Taylor, 16, just seems so un-Hollywood in the best possible way. She was in the very last scene of Season One where she discovers the big secret: her parents are posing as Americans but are really Russian spies.

“It felt like, really, really exciting, but really, really scary, because that was the last thing that people were going to see,” she says, “so it was like, I want to make sure that it’s good so that way people are like, on the edge of their seat.”

Taylor says her interest in performing began with dance.

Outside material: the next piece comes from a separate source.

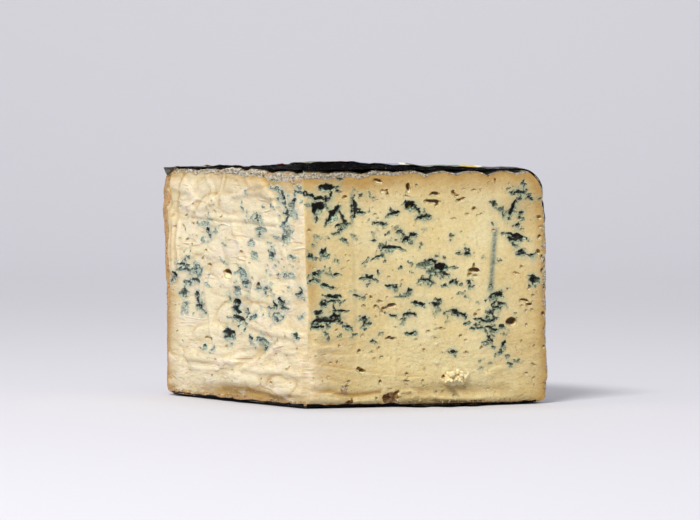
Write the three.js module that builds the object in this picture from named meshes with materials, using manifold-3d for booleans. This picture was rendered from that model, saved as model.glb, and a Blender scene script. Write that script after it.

From there, she says, she got into “theatre-ish stuff.”

At 11, she landed the role of Ballet Girl Sharon Percy in the Broadway production of “Billy Elliot.” Still, she didn’t really see that as acting, “’cause it was a dancing show.”

Besides, she was still going to school at the same time, so she saw herself “kinda like Hannah Montana-like the best of both worlds or something.”

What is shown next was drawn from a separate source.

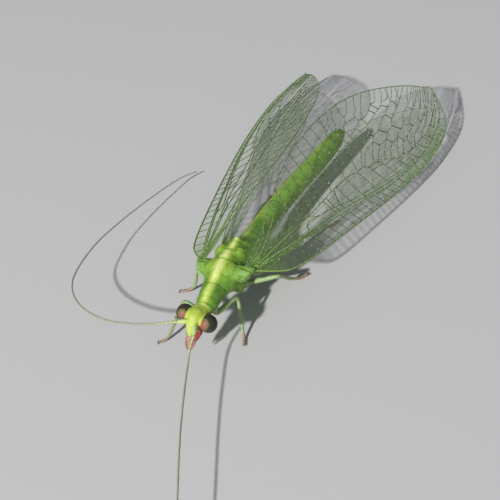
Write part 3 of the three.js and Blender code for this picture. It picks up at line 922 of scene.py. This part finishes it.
def tarsus_width(t):
    return 0.07 * (0.72 + 0.28 * abs(sin(pi * (t * TARSUS_BEADS) % pi)) ** 0.5)


def build_leg(name, joints, seed):
    shape = Shape()
    coat = Coat(seed)
    hip, bend, knee, ankle = [Vector(p) for p in joints[:4]]
    toe = Vector((*joints[4], FOOT_HEIGHT))
    heel = Vector((lerp(ankle.x, toe.x, 0.5), lerp(ankle.y, toe.y, 0.5), FOOT_HEIGHT))
    root = Vector((hip.x * 0.75, hip.y, hip.z + 0.32))
    line = resample(jointed_line([root, hip, bend, knee, ankle, heel, toe], 0.32), 0.04)
    at_bend, at_knee, at_ankle = [
        min(range(len(line)), key=lambda i: (line[i] - joint).length) for joint in (bend, knee, ankle)
    ]
    femur = line[at_bend - 2:at_knee + 1]
    tibia = line[at_knee:at_ankle + 1]
    tarsus = line[at_ankle - 1:]
    for part, keys, brown in (
        (line[:at_bend + 1], [(0, 0.2), (0.4, 0.2), (0.8, 0.14), (1, 0.11)], 0.0),
        (femur, [(0, 0.09), (0.15, 0.125), (0.6, 0.12), (0.92, 0.095), (1, 0.1)], 0.0),
        (
            tibia, [(0, 0.105), (0.08, 0.08), (0.5, 0.085), (0.9, 0.08), (1, 0.07)],
            0.6 if name == "foreleg_right" else 0.1,
        ),
    ):
        shape.mark(shape.tube(part, profile(keys), 12), brown=brown)
    shape.blob(line[at_knee], (0.105, 0.105, 0.105), count=14, rings=10)
    first = shape.tube(tarsus, tarsus_width, 12)
    total = len(shape.points) - first
    shape.mark(first, brown=lambda i: ramp((i - first) / total, 0.0, 0.5))
    # Two claws and the pad between them
    end = line[-1]
    ahead = (end - line[-3]).normalized()
    across = ahead.cross(Vector((0, 0, 1)))
    for way in (-1, 1):
        claw = [
            end + across * way * 0.02,
            end + ahead * 0.07 + across * way * 0.07 + Vector((0, 0, 0.015)),
            end + ahead * 0.13 + across * way * 0.075 - Vector((0, 0, 0.05)),
        ]
        first = shape.tube(resample(smooth_line(claw), 0.02), lambda t: 0.022 * (1 - 0.8 * t), 8)
        shape.mark(first, dark=1.0)
    first = shape.blob(end + ahead * 0.05 - Vector((0, 0, 0.04)), (0.05, 0.05, 0.035), count=12, rings=8)
    shape.mark(first, brown=1.0)
    for point in shape.points:
        point.z = max(point.z, FLOOR_GAP)
    shape.dress(f"{name}_fine", [LEG], "leg", (name,))
    for part, radius, length, count in (
        (femur, 0.105, 0.12, 26), (tibia, 0.075, 0.1, 44), (tarsus[:-4], 0.055, 0.07, 40),
    ):
        grow_limb_setae(coat, part, radius, length, count)
    coat.dress(f"{name}_setae", "leg")


for leg_seed, (leg_name, leg_joints) in enumerate(LEGS.items(), 30):
    build_leg(leg_name, leg_joints, leg_seed)


# Antennae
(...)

“Billy Elliot” lasted 22 months. After that, she started looking into acting more, although she was so shy it was difficult at first. “But then, the more I started to do it, the more I came out of my shell and the more I enjoyed it.”

That led to a trip to Los Angeles, where she did an audition tape for “The Americans.” It was then back to New York to “meet the producers and stuff” and from that one audition, she booked the show.

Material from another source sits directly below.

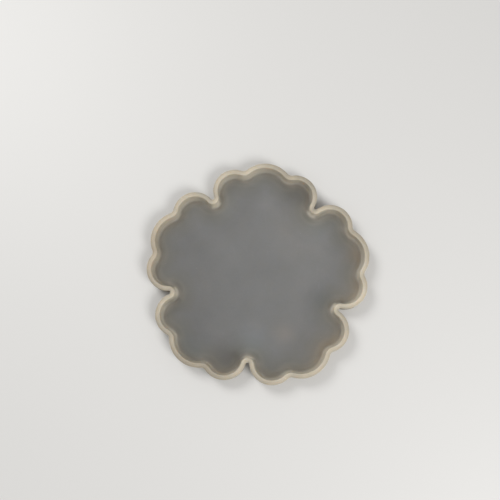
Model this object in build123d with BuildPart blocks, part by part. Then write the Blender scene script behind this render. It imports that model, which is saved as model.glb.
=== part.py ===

“So that was really cool!” she says.

The series is set about 15 years before Taylor was born. There’s a poster of Rick Springfield in Paige’s bedroom; All Taylor knows is he once did a song called, “Jessie’s Girl.” She sometimes gets him mixed up with “Bruce Springfield…er, Bruce Springsteen,” she corrects, but not before making all the reporters feel old.

She has no posters up in her room at home but if she did they’d likely be of Justin Timberlake.

What does she think of the early ’80s? First thing Taylor thought of was “Madonna and, like, neon colours.” Then the wardrobe people gave her all these dark colours to wear, and corduroy pants, and she was like, “This is not Madonna!”

She fell in love with a “super, super soft” tie-dye sweater which-“please don’t judge me, guys” — had a slice of cake on it.

“I just wanted to marry it,” says Taylor.

Born in Middleton, N.S., Taylor and her family moved to New Jersey when she was just two-and-a-half.

“I don’t know if you can count that I grew up there,” she says of Middleton, “but I just like saying I’m from there. It makes me feel better about myself, ’cause like, people are always like, ‘Oh, you’re from Canada,’ and then, it starts a conversation, so it’s cool.”

Her mother — who sits quietly through the interview — is from Ireland and her dad is from Scotland. She has an older brother, too.

“My family is kind of a big mutt,” she explains. She still has family in London, and her dad still does business in Canada, mainly Montreal.

Her adult co-stars, she announces, “are such divas!” Really she adores them both and has a pet name for Russell: “Keri Gold.” “It’s crazy how nice they are,” she says.

While the adults are nice, the adult content can get a little racy on “The Americans.”

“When I’m watching the show, I always have pillows next to me, so I’ll either run out of the room, or I’ll just like, put a pillow over my face and sing to myself or something, so I don’t hear anything.”

Occasionally, something really inappropriate will be on screen and Taylor will indeed run out of the room. “Sometimes, it just comes on, and you’re like, ‘Whoa!’ — and you really have to run!”